Enquadrado de forma redutora na escola "expressionismo
alemão" (gênero marcado pelo
uso contrastado de luzes e sombras, cenários estilizados e temática fantasiosa e fantasmagórica), o cinema de F.W. Murnau é daqueles que extrapolam
etiquetas.
A culpa pela redução recai
sobre "Nosferatu", no qual a figura sombria do vampiro se esquiva da luz do sol e alcança sua
dimensão trágica quando foge
do cenário do castelo e atravessa a natureza para alcançar sua
amada. No trajeto, o "expressionismo" de Murnau ganha
outros contornos.
Ideais românticos
De "Nosferatu" (1922) a "Tabu" (1931), as sombras expressionistas foram expostas a intensidades variadas de luz, a
ponto de quase sumirem sob a
luminosidade tropical dos mares do sul captada em seu filme
derradeiro, pouco antes de
morrer aos 42 anos num acidente de carro na Califórnia.
Entre esses extremos, seu
"expressionismo" tornou-se
efeito da adoção peculiar da luz
como pincel -ele estudou pintura ainda jovem, antes de ser
absorvido pelos encantos do
teatro. É este olhar pictórico
que Murnau quis ampliar por
meio da câmera, intensificado
por ideais românticos que viam
o mundo como um lugar a ser
possuído pela imaginação.
Com este ideal em mente, o
diretor não se limitou a um pictórico decorativo (como alguns
de seus contemporâneos expressionistas). Quis, por exemplo, enfatizar a mobilidade da
câmera, fazendo-a atravessar
espaços e reproduzir sentimentos, intensificando o apelo
de uma história simples (como
em "A Última Gargalhada").
Também inventou cenários
mirabolantes e antecipou muito dos sonhos do cinema onírico dos efeitos especiais ao recontar a lenda do pacto de um
ambicioso homem de ciência
com o Diabo na adaptação de
"Fausto", clássico de Goethe.
Encantados pelo que viram,
os americanos o seduziram para trabalhar em Hollywood.

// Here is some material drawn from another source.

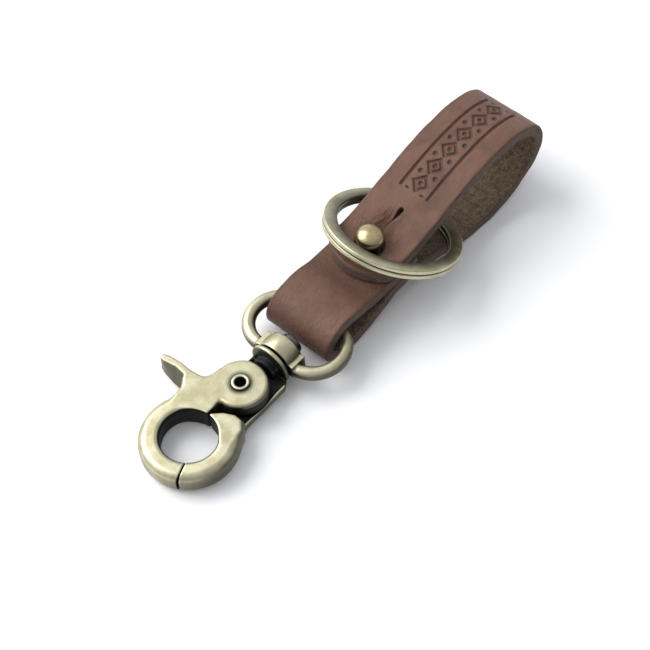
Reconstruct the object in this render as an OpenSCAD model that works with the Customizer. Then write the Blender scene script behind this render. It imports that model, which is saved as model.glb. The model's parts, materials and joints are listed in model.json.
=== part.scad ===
// Leather key holder: a strap folded round a swivel eye and buttoned on a ball stud,
// with a trigger snap hook on the eye and a split ring on the strap's flap.
// Origin: where the axis of the snap hook's opening meets the resting plane. +X runs
// from the hook to the strap's loop, +Y to the thumb lever's side, +Z is up.

/* [Strap] */
// Width of the leather strap
strap_w = 20; // [18:0.5:21]
// Thickness of the leather
leather_t = 3.2; // [2.6:0.1:3.2]
// Offset of the strap's centre line to the lever's side
strap_y = 1; // [0.8:0.1:1.2]
// Radius of the flap's rounded end
flap_end_r = 12.6; // [11:0.2:14]
// Radius of the flap's button hole
button_hole_r = 4.05; // [3.9:0.05:4.3]
// Length of the slit behind the button hole
slit_len = 13; // [8:0.5:13]
// Width of the slit
slit_w = 1; // [0.6:0.1:1.4]

/* [Stud] */
// Distance of the stud's axis from the hook's opening
stud_x = 66; // [65.5:0.1:66.5]
// Radius of the stud's ball
ball_r = 3.75; // [3.5:0.05:3.75]
// Height of the stud's slightly flattened ball
ball_h = 5.5; // [5:0.1:5.6]

/* [Split ring] */
// Outer radius of the split ring
ring_r = 18.1; // [17.9:0.1:18.1]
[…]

Com organização e orçamento
volumosos, Murnau se lançou à
empreitada de criar "Aurora",
um épico intimista em que as
emoções turbulentas dos personagens encontram revelação
nas transformações que o olhar
do diretor impõe aos espaços
da natureza e da cidade.
Com a maioria das cópias em
película (com exceção de "Fantasma", programado em DVD),
o ciclo completa sua importância com a exibição de títulos raríssimos como "O Caminho na
Noite", primeiro sobrevivente
da filmografia, e "City Girl", cujas alterações impostas pelos
executivos da Fox não impedem de ver em plena ação o gênio visual de Murnau.